I dunno about the entire avoid agents thing, yes the fee sucks, but if you can't find something on your own and desperate times call for desperate measures, it can still work I think. I mean as long as you are not paying a fee upfront to take a look at least you get to see a few places for the sake of comparison. I found 2 good apts through 我爱我家 (Maybe it was luck of the draw but the young man I worked with did a good job after I just told him what I was looking for*) Of course this was pre-olympics, 2006 - 2008 time frame, but thru the agent I was able to find small cleam rooms with locals for 500 (2 bedroom w/ one roommate) & 800 元 (3 bedroom w/ 2 roommates) in 小西天 next to BNU。

In terms of rent, now, definitely the rent has gone up. By-2007 I had changed to the master bedroom in the 3 bedroom apt and was charged 1100 by my my roommate. Later she raised it to 1500 in 2008 b/c the local rents had gone up so much. So, in conclusion by now, I think in wudaokou 1600-2000 is a reasonable range. I am actually surprised it's not more since all these subways opened up and made some locations less disconnected (but as Imron said the condition of the building probably needs to be taken into consideration).
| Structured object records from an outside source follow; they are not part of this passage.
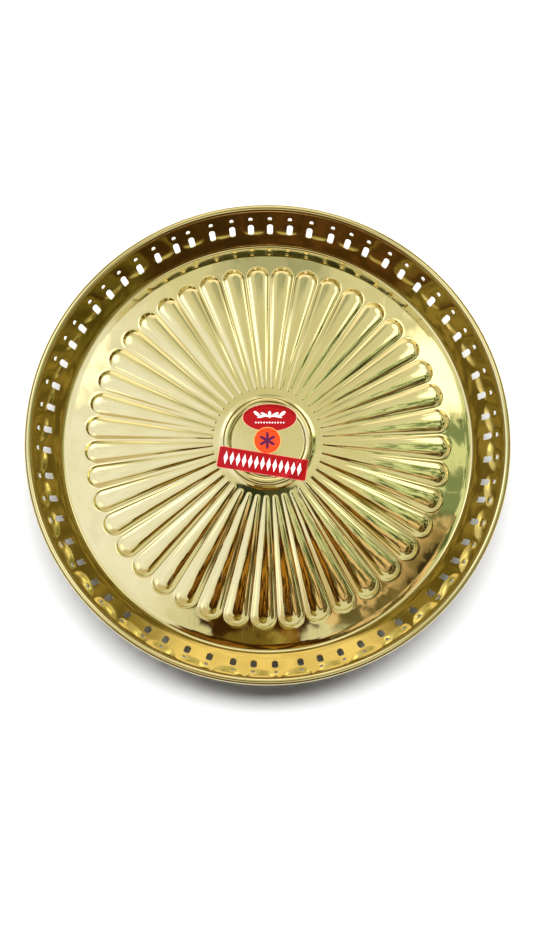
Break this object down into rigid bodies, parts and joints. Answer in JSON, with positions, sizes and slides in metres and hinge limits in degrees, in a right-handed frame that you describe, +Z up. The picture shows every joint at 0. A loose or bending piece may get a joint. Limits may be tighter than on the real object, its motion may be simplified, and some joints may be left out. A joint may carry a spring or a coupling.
{
  "type": "serving tray",
  "caption": "Round pressed brass serving tray: flat floor with raised petals and a boss bead, a flared wall pierced with slots and round holes, and an edge rolled over a wire.",
  "frame": {"origin": "centre of the face that the tray rests on", "axes": "+Z up, out of the tray's mouth; +Y towards the edge that the oval label is nearest; +X to the right"},
  "size_m": [0.305, 0.305, 0.031],
  "materials": {
    "brass_sheet": "polished, with faint turning marks",
    "wire": "plain drawn wire, hidden in the rolled edge",
    "red_label": "glossy printed paper",
    "orange_label": "satin printed paper"
  },
  "bodies": {
    "root": {"tray_pan": "brass_sheet", "rim_wire": "wire", "label_oval": "red_label", "label_round": "orange_label", "label_strip": "red_label"}
  },
  "joints": []
}
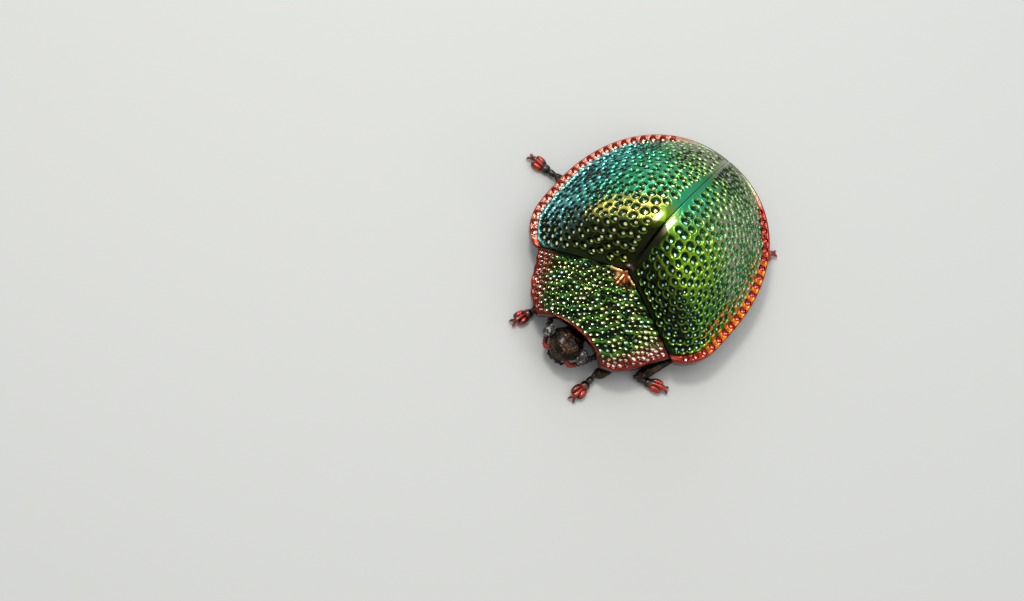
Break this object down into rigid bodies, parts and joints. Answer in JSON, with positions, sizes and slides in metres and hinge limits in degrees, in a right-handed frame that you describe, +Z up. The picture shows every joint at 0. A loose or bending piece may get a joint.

Maybe there are less students than a pre-olympics Beijing so renting isn't as out of control as I imagined it to be :blink: . (seems like there is a bit less discussion on here too, but maybe that's not the case, I am just not on the board as much as before so it seems like less to me :P )

*My ONLY requirements were no smoking by the roommates and safe area close to school..and cheap, nothing fancy. I had 2 suitcases, I wasn't moving an army of stuff in...I didn't cook at the time so the kitchens were a bit of a disaster, but everything else was in decent shape.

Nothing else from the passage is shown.